Tom strode up and down before the Judge, enjoying having the power he'd been denied for so long. "Did you know that the first prisons came into existence in Babylon? Before that, justice was extracted through...retribution. An eye for an eye, a life for a life. You took my freedom, now I want yours."

"You can't leave me locked in here!"

"I can, and I will," said Tom. "But I'm not as cruel as you. Firstly, you have your own cell, and one much bigger than the one I had to call home. And second, I've left you a way out." Tom pointed at a manhole cover, slightly ajar.

"Down there?" he asked incredulously.

"It's another thing I learnt during my forced stay inside. During Roman times, prisoners were kept under the city, in the sewers. So, you've a choice. You can stay in here, with no food, no water. I think you might last two weeks, or even a month.
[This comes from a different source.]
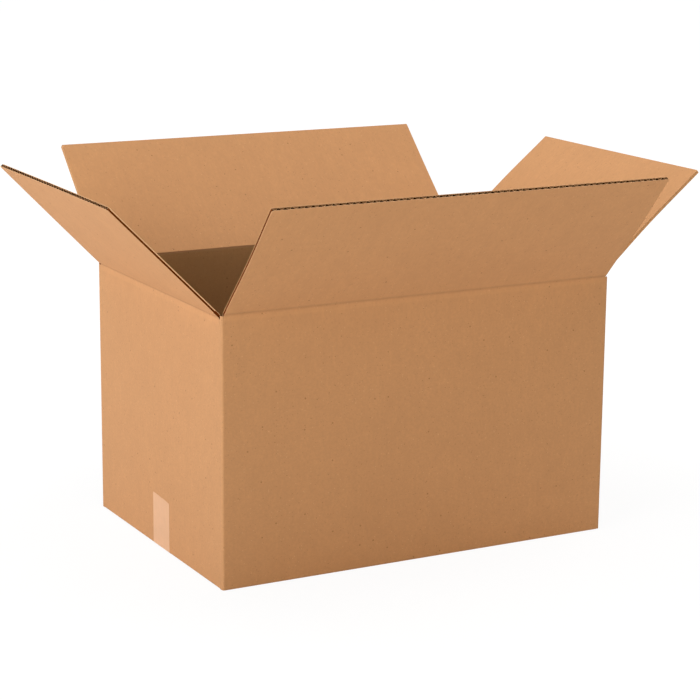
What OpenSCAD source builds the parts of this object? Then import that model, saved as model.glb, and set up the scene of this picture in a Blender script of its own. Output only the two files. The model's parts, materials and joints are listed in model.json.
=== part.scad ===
// Cardboard shipping box of corrugated board, taped shut below and standing open on top.
// Millimetres. The box stands on z = 0, centred on the origin: X is its length,
// Y its depth, and the front long wall faces -Y.

/* [Box] */
// Clear length inside the walls
inside_length = 508; // [420:1:620]
// Clear depth inside the walls
inside_depth = 356; // [260:1:400]
// Clear height inside when all the flaps are shut
inside_height = 305; // [200:1:420]

/* [Board] */
// Thickness of the corrugated board
board = 4; // [3:0.1:5]
// Thickness of each flat liner of the board
liner = 0.35; // [0.25:0.05:0.5]
// Height through the wavy medium, measured across the board
medium = 0.4; // [0.3:0.05:0.6]
// Wanted pitch of the flutes, rounded to fit whole flutes across a flap
flute_pitch = 8.2; // [7:0.1:10]

/* [Folds] */
// Outer radius of a folded corner
fold_radius = 3; // [2:0.1:4]
// Board left where a crease is crushed
crease_board = 1.6; // [1:0.1:2.4]
// Width of the crushed band on each side of a top crease
crease_width = 4; // [3:0.1:6]
// Length of the slope from the crushed band to full board
crease_slope = 3; // [1.5:0.1:5]
// Half of the running gap where a flap meets its wall or another flap
fold_gap = 0.15; // [0.1:0.01:0.3]
// Steepness at which an inner bottom flap steps up onto the outer ones, in degrees
step_angle = 60; // [45:1:75]

/* [Flaps] */
// Gap left between the cut edges of two long flaps when shut
meeting_gap = 3; // [1:0.1:6]
// Gap from a rounded corner to the side edge of a long flap
long_flap_slot = 0.5; // [0.3:0.1:4]
// Gap from a long wall's inner face to the side edge of a short flap
short_flap_slot = 3.5; // [1:0.1:6]
// Extra width taken off the right flap's front end, where the corner slot is cut off centre
right_flap_loss = 7; // [0:0.5:8]
// How far the corner slots are cut past the folds
slot_overcut = 1; // [0.5:0.1:2]
// Solid board between a top crease and the blind end of its flutes
flute_start = 5; // [2:0.5:15]

/* [Resting pose] */
// Lean of the front flap outwards from upright, in degrees
front_flap_angle = 41.5; // [0:0.5:80]
// Lean of the back flap outwards from upright, in degrees
back_flap_angle = 46.5; // [0:0.5:80]
// Lean of the left flap outwards from upright, in degrees
left_flap_angle = 45; // [0:0.5:80]
// Lean of the right flap outwards from upright, in degrees
right_flap_angle = 49.5; // [0:0.5:80]

/* [Glued joint] */
// Width of the glue tab inside the back wall
tab_width = 35; // [25:1:50]
// How far each end of the tab slopes in
tab_slope = 12; // [5:1:25]
// Clearance from the tab's ends to the shut flaps
tab_clearance = 2; // [1:0.5:6]
// How far the back wall's cut edge stops short of the right wall's face
joint_setback = 0.8; // [0.5:0.1:3]

/* [Tape] */
// Width of the tape
tape_width = 48; // [36:1:75]
// Thickness of the tape with its adhesive
tape = 0.2; // [0.1:0.05:0.4]
// Height that the tape reaches up each end wall
tape_rise = 66; // [40:1:100]
// Sideways shift of the tape from the bottom seam
tape_shift = -8; // [-12:1:12]
// Clearance of the tape round the end folds
tape_clearance = 0.05; // [0.03:0.01:0.1]

/* [Hidden] */

half_length = inside_length/2 + board;
half_depth = inside_depth/2 + board;
// Lower faces of the outer and the inner bottom flaps
outer_floor = tape;
inner_floor = outer_floor + board;
// Heights of the folds at the top, where a short flap shuts under the long ones
short_fold = inner_floor + board + inside_height + board;
long_fold = short_fold + board + fold_gap;
// All flaps are cut off level along the flat sheet
long_flap_depth = half_depth - meeting_gap/2;
short_flap_depth = long_flap_depth + long_fold - short_fold;
long_flap_half = half_length - fold_radius - long_flap_slot;
short_flap_half = inside_depth/2 - short_flap_slot;
// Walls run a running gap past the flaps, to the corner posts
long_wall_half = long_flap_half + fold_gap;
short_wall_half = short_flap_half + fold_gap;
// How far in from the end walls' faces the inner bottom flaps reach their full height
step_end = fold_radius*(1 + sin(step_angle))
    + (board - fold_radius*(1 - cos(step_angle)))/tan(step_angle);
outer_flap_half = half_length - step_end;
// Ends of the corner slots
post_low = outer_floor + slot_overcut;
end_post_top = short_fold - slot_overcut;
side_post_top = long_fold - slot_overcut;
flute_root = crease_width + crease_slope + flute_start;
arc_step = 15;
kraft = [0.83, 0.64, 0.46];
kraft_inside = [0.79, 0.6, 0.42];
tape_tan = [0.91, 0.73, 0.56];
$fn = 48;

// Points of an arc about c in a plane, from one angle to another
function arc(c, r, from, to) =
    let (steps = ceil(abs(to - from)/arc_step))
    [for (i = [0:steps]) let (a = from + (to - from)*i/steps) c + r*[cos(a), sin(a)]];

// Places a wall's own frame: its outer face at y = 0 and the inside of the box at +y
module on_side(turn, distance) {
    rotate([0, 0, turn]) translate([0, -distance, 0]) children();
}

// Extrudes a section drawn in (inwards, up) along a wall or a fold
module along_fold(half) {
    translate([-half, 0, 0]) rotate([90, 0, 90]) linear_extrude(2*half) children();
}

// One wall with its bottom flap: the crushed top crease, the wall and the fold below.
// Past the fold, the flap steps up by an angle to the height that it lies at.
module wall_and_floor(fold_height, floor_height, step, half, reach, flap_half) {
    along_fold(half) polygon(concat(
        [
            [0, fold_height - fold_gap],
            [crease_board, fold_height - fold_gap - crease_board],
            [crease_board, fold_height - crease_width],
            [board, fold_height - crease_width - crease_slope],
            [board, floor_height + board],
            [step_end, floor_height + board],
            [step_end, floor_height]
        ],
        arc([fold_radius, outer_floor + fold_radius], fold_radius, 270 + step, 180)
    ));
    along_fold(flap_half) translate([step_end, floor_height])
        square([reach - step_end, board]);
}

// Plain vertical walls with their folded corners, between two heights
module wall_ring(low, top) {
    height = top - low;
    inner = fold_radius;
    translate([0, 0, low]) {
        // Front and left walls
        translate([-half_length + inner, -half_depth, 0])
            cube([2*(half_length - inner), board, height]);
        translate([-half_length, -half_depth + inner, 0])
            cube([board, 2*(half_depth - inner), height]);
        // Back wall, whose cut edge shows at the glued corner
        translate([-half_length + inner, half_depth - board, 0])
            cube([2*half_length - inner - joint_setback, board, height]);
        // Right wall, which folds inside the back wall there
        translate([half_length - board, -half_depth + inner, 0])
            cube([board, 2*half_depth - 2*inner - board, height]);
        translate([half_length - board, half_depth - board - inner, 0])
            cube([board - inner, inner, height]);
        for (corner = [
            [-half_length + inner, -half_depth + inner],
            [half_length - inner, -half_depth + inner],
            [-half_length + inner, half_depth - inner],
            [half_length - inner, half_depth - board - inner]
        ])
            translate(corner) cylinder(r = fold_radius, h = height);
    }
}

// The four corners, which end at the slots between the flaps
module corner_posts() {
    intersection() {
        wall_ring(post_low, side_post_top);
        for (mx = [0, 1], my = [0, 1])
            mirror([mx, 0, 0]) mirror([0, my, 0]) {
                translate([half_length - board, short_wall_half, 0])
                    cube([2*board, half_depth - board - short_wall_half, end_post_top]);
                translate([long_wall_half, half_depth - board, 0])
                    cube([half_length, 2*board, long_fold]);
            }
    }
}

// Tab that is glued inside the back wall, with sloping ends
module glue_tab() {
    low = inner_floor + board + tab_clearance;
    top = short_fold - board - tab_clearance;
    translate([half_length - board, half_depth - board, 0]) rotate([90, 0, 0])
        linear_extrude(board) polygon([
            [0, low],
            [0, top],
            [board - tab_width, top - tab_slope],
            [board - tab_width, low + tab_slope]
        ]);
}

// One folded sheet: four walls, the glued joint and the shut bottom flaps
module case() {
    color(kraft) union() {
        for (turn = [0, 180])
            on_side(turn, half_depth)
                wall_and_floor(long_fold, outer_floor, 0, long_wall_half, long_flap_depth, outer_flap_half);
        for (turn = [-90, 90])
            on_side(turn, half_length)
                wall_and_floor(short_fold, inner_floor, step_angle, short_wall_half, short_flap_depth,
                    short_wall_half);
        wall_ring(inner_floor + board, short_fold - crease_width - crease_slope);
        corner_posts();
        glue_tab();
    }
}

// Wavy medium between the liners: flat crests joined by slanting webs
module flute_wave(half) {
    count = round(2*half/flute_pitch);
    pitch = 2*half/count;
    low = liner - liner/4;
    high = board - liner + liner/4 - medium;
    crest = 0.14*pitch;
    line = concat(
        [[-half, (low + high)/2]],
        [for (i = [0:count - 1], k = [0:3])
            let (x = -half + (i + (k < 2 ? 0.25 : 0.75))*pitch + (k % 2 == 0 ? -crest/2 : crest/2))
            [x, k < 2 ? high : low]],
        [[half, (low + high)/2]]
    );
    polygon(concat(
        line,
        [for (i = [len(line) - 1:-1:0]) line[i] + [0, medium]]
    ));
}

// Flap standing upright on its fold, with its outer face at y = 0.
// Its flutes run up from the crease to the free edge, where they are open.
module flap(half, depth) {
    along_fold(half) polygon([
        [0, fold_gap],
        [crease_board, fold_gap + crease_board],
        [crease_board, crease_width],
        [board, crease_width + crease_slope],
        [board, flute_root],
        [0, flute_root]
    ]);
    translate([-half, 0, 0]) {
        cube_from_root(2*half, liner, depth);
        translate([0, board - liner, 0]) cube_from_root(2*half, liner, depth);
    }
    translate([0, 0, flute_root - liner])
        linear_extrude(depth - flute_root + liner) flute_wave(half);
}

// Liner sheet from the solid root of a flap to its free edge
module cube_from_root(width, thickness, depth) {
    translate([0, 0, flute_root - liner])
        cube([width, thickness, depth - flute_root + liner]);
}

// A flap on its wall, leaning outwards, between two places along its fold
module leaning_flap(turn, distance, fold_height, lean, from, to, depth) {
    on_side(turn, distance) translate([(from + to)/2, 0, fold_height]) rotate([lean, 0, 0])
        flap((to - from)/2, depth);
}

module front_flap() {
    color(kraft)
        leaning_flap(0, half_depth, long_fold, front_flap_angle,
            -long_flap_half, long_flap_half, long_flap_depth);
}

module back_flap() {
    color(kraft_inside)
        leaning_flap(180, half_depth, long_fold, back_flap_angle,
            -long_flap_half, long_flap_half, long_flap_depth);
}

module left_flap() {
    color(kraft)
        leaning_flap(-90, half_length, short_fold, left_flap_angle,
            -short_flap_half, short_flap_half, short_flap_depth);
}

module right_flap() {
    color(kraft_inside)
        leaning_flap(90, half_length, short_fold, right_flap_angle,
            -short_flap_half + right_flap_loss, short_flap_half, short_flap_depth);
}

// Path of the tape on one end, from its cut end down and round the fold
function tape_path(lift) = concat(
    [[-half_length - lift, tape_rise]],
    arc([-half_length + fold_radius, outer_floor + fold_radius],
        fold_radius + (lift > 0 ? lift : tape_clearance), 180, 270)
);

// The same path on the other end of the box, and a path run backwards
function mirrored(path) = [for (p = path) [-p[0], p[1]]];
function backwards(path) = [for (i = [len(path) - 1:-1:0]) path[i]];

// One strip along the bottom seam and up both end walls
module bottom_tape() {
    outside = tape_path(tape);
    inside = tape_path(0);
    color(tape_tan) translate([0, tape_shift + tape_width/2, 0]) rotate([90, 0, 0])
        linear_extrude(tape_width) polygon(concat(
            outside,
            backwards(mirrored(outside)),
            mirrored(inside),
            backwards(inside)
        ));
}

case();
front_flap();
back_flap();
left_flap();
right_flap();
bottom_tape();
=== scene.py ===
"""A corrugated cardboard shipping box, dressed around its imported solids. Lengths are in metres."""

import json
import math

import bpy
import numpy as np
from mathutils import Matrix, Vector


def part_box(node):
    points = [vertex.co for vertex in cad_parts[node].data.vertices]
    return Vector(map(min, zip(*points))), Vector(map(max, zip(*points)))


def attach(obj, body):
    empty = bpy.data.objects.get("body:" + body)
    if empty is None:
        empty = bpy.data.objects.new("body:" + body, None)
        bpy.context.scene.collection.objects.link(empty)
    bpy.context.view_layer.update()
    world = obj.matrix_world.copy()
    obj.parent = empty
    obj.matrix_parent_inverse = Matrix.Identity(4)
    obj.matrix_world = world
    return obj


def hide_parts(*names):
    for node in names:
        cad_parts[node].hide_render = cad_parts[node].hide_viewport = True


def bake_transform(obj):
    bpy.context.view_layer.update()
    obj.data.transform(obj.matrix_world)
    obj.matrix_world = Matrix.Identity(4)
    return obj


MM = 0.001

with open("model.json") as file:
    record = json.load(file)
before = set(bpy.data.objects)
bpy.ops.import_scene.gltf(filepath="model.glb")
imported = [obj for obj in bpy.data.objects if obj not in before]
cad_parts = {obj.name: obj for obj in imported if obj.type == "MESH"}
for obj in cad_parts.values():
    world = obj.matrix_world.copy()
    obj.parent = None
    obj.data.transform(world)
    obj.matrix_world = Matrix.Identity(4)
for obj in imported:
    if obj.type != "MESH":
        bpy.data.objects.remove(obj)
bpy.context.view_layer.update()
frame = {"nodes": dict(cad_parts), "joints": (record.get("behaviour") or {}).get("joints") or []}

# Board, as in the solids
BOARD = 4.0*MM
LINER = 0.35*MM
MEDIUM = 0.40*MM
FLUTE_PITCH = 8.2*MM
FOLD_RADIUS = 3.0*MM
FOLD_GAP = 0.15*MM
SLOT_OVERCUT = 1.0*MM
TAB_WIDTH = 35*MM
TAB_SLOPE = 12*MM
TAB_CLEARANCE = 2*MM
JOINT_SETBACK = 0.8*MM
STEP_ANGLE = math.radians(60)
STEP_END = FOLD_RADIUS*(1 + math.sin(STEP_ANGLE)) \
    + (BOARD - FOLD_RADIUS*(1 - math.cos(STEP_ANGLE)))/math.tan(STEP_ANGLE)
OPEN_LIMIT = 170.0

# Added to coordinates along the flutes, where a sheet has no top fold
BELOW_FOLDS = -1.0

# How far the bent pieces reach each side of a top fold, how far they bend and are blended
FOLD_REACH = 9.0*MM
CREASE_BEND = 1.3*MM

# Board at a crushed fold, and how far each side of the fold it is thinner
CREASE_BOARD = 3.5*MM
CREASE_EDGE = 2.6*MM

# Groove inside a sharp fold: its depth, and its width as a share of the bend
CREASE_GROOVE = 0.5*MM
GROOVE_SHARE = 0.10

# Dents outside a fold: depth and width of the narrow one and of the wide one
CREASE_DENTS = ((0.3*MM, 0.8*MM), (0.15*MM, 3*MM))

# Cut edges: core behind the liners, side where the medium closes, and the burr of a liner
CORE_RECESS = 0.5*MM
SIDE_WEB = 0.9*MM
LINER_BURR = 0.8*MM
CORNER_BLUNT = 5.0*MM
INNER_RADIUS = 0.8*MM

# Stops along the flutes near a free edge, back from the edge
TIP_REACH = 4*MM
TIP_STOPS = np.arange(3.5, -0.1, -0.5)*MM
WAVE_STOPS = (3*MM, 1*MM, 0.15*MM)

# Tape, as in the solids
TAPE = 0.2*MM
TAPE_LIFT = 0.03*MM
SAW_PITCH = 1.6*MM
SAW_DEPTH = 0.7*MM
TAPE_SLANT = 2.6*MM

# Unevenness of the tape's cut end: height, radians a metre, and phase
TAPE_RIPPLES = ((0.25*MM, 170, 0), (0.15*MM, 410, 1))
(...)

It's up to you, but I'll tell you this, a minute down there is going to feel like a year," Tom said pointing at the manhole.

With nothing else to say, Tom walked to the door and unlocked the padlock. He heard the Judge rushing toward him. He swivelled and drew his tazer. 

"Back!" he said, stopping the Judge a few feet away. With the weapon trained on the Judge's chest, he unhooked the lock and opened the sliding door just enough to step outside. With one swift movement the door clanged shut. The Judge hammered the inside of the door, crying for release, but Tom knew he wouldn't be heard. There was nobody to hear him. The only thing that came through here was thousands of tonnes of human waste from the city in the background.

Tom opened the back of the van and threw his mask, gloves and black jacket inside. He removed the false plates and tossed them in. They clanged off the portable welder as they vanished. Tom looked at the line of manhole lids stretching away into the distance. Each one welded shut. That fat human turd was going where he belonged, The Judge might make it out, he might not, either would be fine by Tom because he had his retribution at last. 


Petra Smit said...

Loved the story. Thank you.

Squid McFinnigan said...

Thank you so much, Petra, it's so good of you to drop by for a read and for saying Hi.